→ **YOUR OBJECTIVE**: Each entry must be reproduced precisely as it stands.

→ **Entries with model source code**:
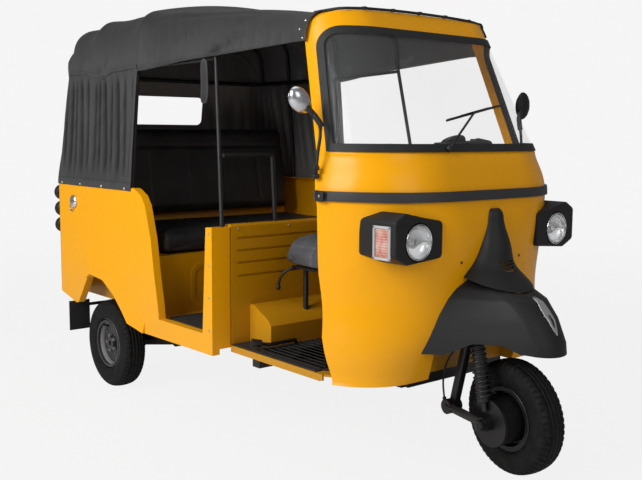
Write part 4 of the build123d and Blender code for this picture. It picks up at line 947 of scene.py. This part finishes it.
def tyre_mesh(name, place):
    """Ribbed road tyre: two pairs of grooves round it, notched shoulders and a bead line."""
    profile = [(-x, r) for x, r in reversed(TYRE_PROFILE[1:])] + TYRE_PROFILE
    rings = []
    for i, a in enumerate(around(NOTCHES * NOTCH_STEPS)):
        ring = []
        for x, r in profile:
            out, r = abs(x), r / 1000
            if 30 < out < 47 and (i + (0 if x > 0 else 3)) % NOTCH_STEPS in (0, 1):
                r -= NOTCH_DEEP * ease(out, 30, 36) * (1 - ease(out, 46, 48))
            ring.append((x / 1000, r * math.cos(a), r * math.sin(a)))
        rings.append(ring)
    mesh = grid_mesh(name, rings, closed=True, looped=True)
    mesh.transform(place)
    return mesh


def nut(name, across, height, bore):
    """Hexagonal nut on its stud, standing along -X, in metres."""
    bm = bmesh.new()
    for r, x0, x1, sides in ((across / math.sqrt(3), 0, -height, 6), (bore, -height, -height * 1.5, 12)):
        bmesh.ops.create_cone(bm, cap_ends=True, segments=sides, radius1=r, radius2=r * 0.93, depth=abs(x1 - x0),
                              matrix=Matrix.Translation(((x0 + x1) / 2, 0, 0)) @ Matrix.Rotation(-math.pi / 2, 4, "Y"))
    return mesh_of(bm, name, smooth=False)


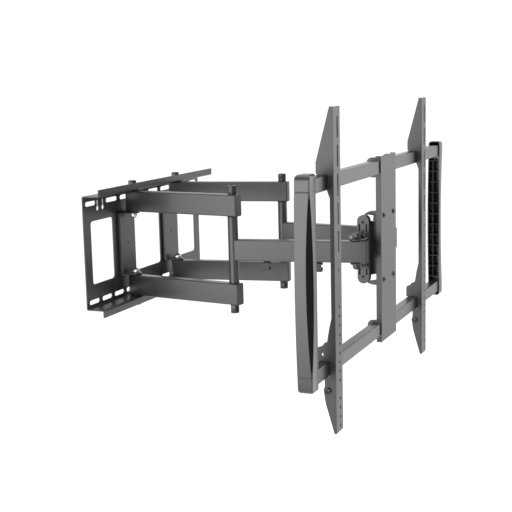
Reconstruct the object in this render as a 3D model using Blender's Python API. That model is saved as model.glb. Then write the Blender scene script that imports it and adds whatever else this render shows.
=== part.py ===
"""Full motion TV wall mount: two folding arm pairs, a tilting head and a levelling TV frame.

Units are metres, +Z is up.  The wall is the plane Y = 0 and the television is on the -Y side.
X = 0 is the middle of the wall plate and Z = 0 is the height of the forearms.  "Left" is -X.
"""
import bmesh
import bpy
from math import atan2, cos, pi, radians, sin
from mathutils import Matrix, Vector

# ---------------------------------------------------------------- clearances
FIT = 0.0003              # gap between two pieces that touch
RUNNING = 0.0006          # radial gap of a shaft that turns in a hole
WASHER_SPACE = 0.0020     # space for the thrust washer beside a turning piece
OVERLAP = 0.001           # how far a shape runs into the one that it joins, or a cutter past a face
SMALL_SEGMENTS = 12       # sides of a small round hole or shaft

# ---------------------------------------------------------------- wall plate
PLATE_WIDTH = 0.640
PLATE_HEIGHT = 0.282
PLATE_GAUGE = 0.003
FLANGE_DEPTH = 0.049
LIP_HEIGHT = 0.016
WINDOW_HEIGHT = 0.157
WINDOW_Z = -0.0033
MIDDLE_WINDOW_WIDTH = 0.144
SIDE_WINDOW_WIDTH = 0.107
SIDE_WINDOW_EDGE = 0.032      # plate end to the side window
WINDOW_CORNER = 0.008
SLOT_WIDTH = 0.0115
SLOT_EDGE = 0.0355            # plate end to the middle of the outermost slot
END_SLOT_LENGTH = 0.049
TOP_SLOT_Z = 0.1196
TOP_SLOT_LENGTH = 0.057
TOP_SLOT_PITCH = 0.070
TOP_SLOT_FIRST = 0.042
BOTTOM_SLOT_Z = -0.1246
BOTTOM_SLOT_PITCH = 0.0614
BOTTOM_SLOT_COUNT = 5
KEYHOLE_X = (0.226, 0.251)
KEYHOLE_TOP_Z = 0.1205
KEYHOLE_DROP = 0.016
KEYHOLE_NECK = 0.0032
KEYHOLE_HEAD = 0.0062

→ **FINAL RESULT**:
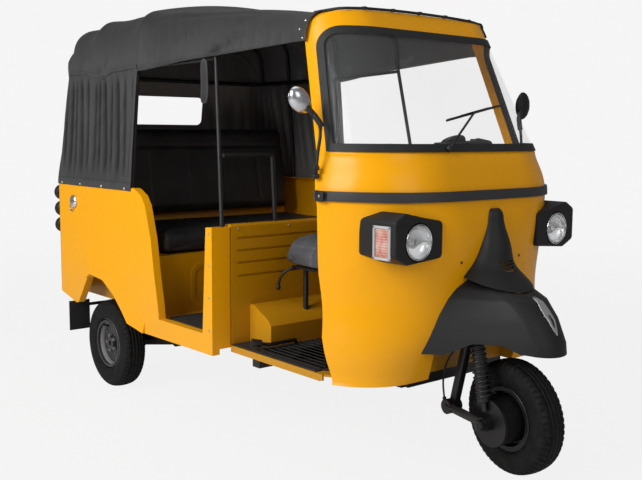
Write part 4 of the build123d and Blender code for this picture. It picks up at line 947 of scene.py. This part finishes it.
def tyre_mesh(name, place):
    """Ribbed road tyre: two pairs of grooves round it, notched shoulders and a bead line."""
    profile = [(-x, r) for x, r in reversed(TYRE_PROFILE[1:])] + TYRE_PROFILE
    rings = []
    for i, a in enumerate(around(NOTCHES * NOTCH_STEPS)):
        ring = []
        for x, r in profile:
            out, r = abs(x), r / 1000
            if 30 < out < 47 and (i + (0 if x > 0 else 3)) % NOTCH_STEPS in (0, 1):
                r -= NOTCH_DEEP * ease(out, 30, 36) * (1 - ease(out, 46, 48))
            ring.append((x / 1000, r * math.cos(a), r * math.sin(a)))
        rings.append(ring)
    mesh = grid_mesh(name, rings, closed=True, looped=True)
    mesh.transform(place)
    return mesh


def nut(name, across, height, bore):
    """Hexagonal nut on its stud, standing along -X, in metres."""
    bm = bmesh.new()
    for r, x0, x1, sides in ((across / math.sqrt(3), 0, -height, 6), (bore, -height, -height * 1.5, 12)):
        bmesh.ops.create_cone(bm, cap_ends=True, segments=sides, radius1=r, radius2=r * 0.93, depth=abs(x1 - x0),
                              matrix=Matrix.Translation(((x0 + x1) / 2, 0, 0)) @ Matrix.Rotation(-math.pi / 2, 4, "Y"))
    return mesh_of(bm, name, smooth=False)


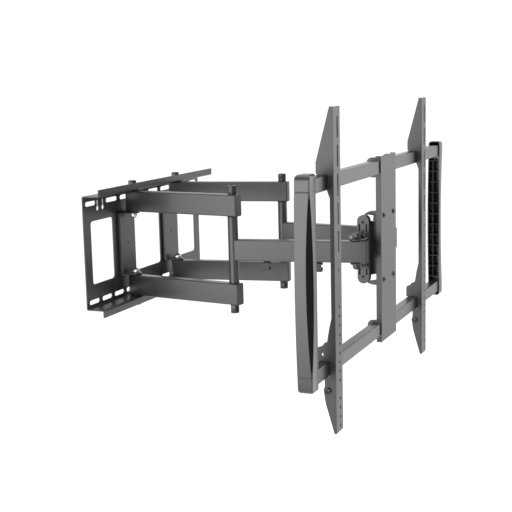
Reconstruct the object in this render as a 3D model using Blender's Python API. That model is saved as model.glb. Then write the Blender scene script that imports it and adds whatever else this render shows.
=== part.py ===
"""Full motion TV wall mount: two folding arm pairs, a tilting head and a levelling TV frame.

Units are metres, +Z is up.  The wall is the plane Y = 0 and the television is on the -Y side.
X = 0 is the middle of the wall plate and Z = 0 is the height of the forearms.  "Left" is -X.
"""
import bmesh
import bpy
from math import atan2, cos, pi, radians, sin
from mathutils import Matrix, Vector

# ---------------------------------------------------------------- clearances
FIT = 0.0003              # gap between two pieces that touch
RUNNING = 0.0006          # radial gap of a shaft that turns in a hole
WASHER_SPACE = 0.0020     # space for the thrust washer beside a turning piece
OVERLAP = 0.001           # how far a shape runs into the one that it joins, or a cutter past a face
SMALL_SEGMENTS = 12       # sides of a small round hole or shaft

# ---------------------------------------------------------------- wall plate
PLATE_WIDTH = 0.640
PLATE_HEIGHT = 0.282
PLATE_GAUGE = 0.003
FLANGE_DEPTH = 0.049
LIP_HEIGHT = 0.016
WINDOW_HEIGHT = 0.157
WINDOW_Z = -0.0033
MIDDLE_WINDOW_WIDTH = 0.144
SIDE_WINDOW_WIDTH = 0.107
SIDE_WINDOW_EDGE = 0.032      # plate end to the side window
WINDOW_CORNER = 0.008
SLOT_WIDTH = 0.0115
SLOT_EDGE = 0.0355            # plate end to the middle of the outermost slot
END_SLOT_LENGTH = 0.049
TOP_SLOT_Z = 0.1196
TOP_SLOT_LENGTH = 0.057
TOP_SLOT_PITCH = 0.070
TOP_SLOT_FIRST = 0.042
BOTTOM_SLOT_Z = -0.1246
BOTTOM_SLOT_PITCH = 0.0614
BOTTOM_SLOT_COUNT = 5
KEYHOLE_X = (0.226, 0.251)
KEYHOLE_TOP_Z = 0.1205
KEYHOLE_DROP = 0.016
KEYHOLE_NECK = 0.0032
KEYHOLE_HEAD = 0.0062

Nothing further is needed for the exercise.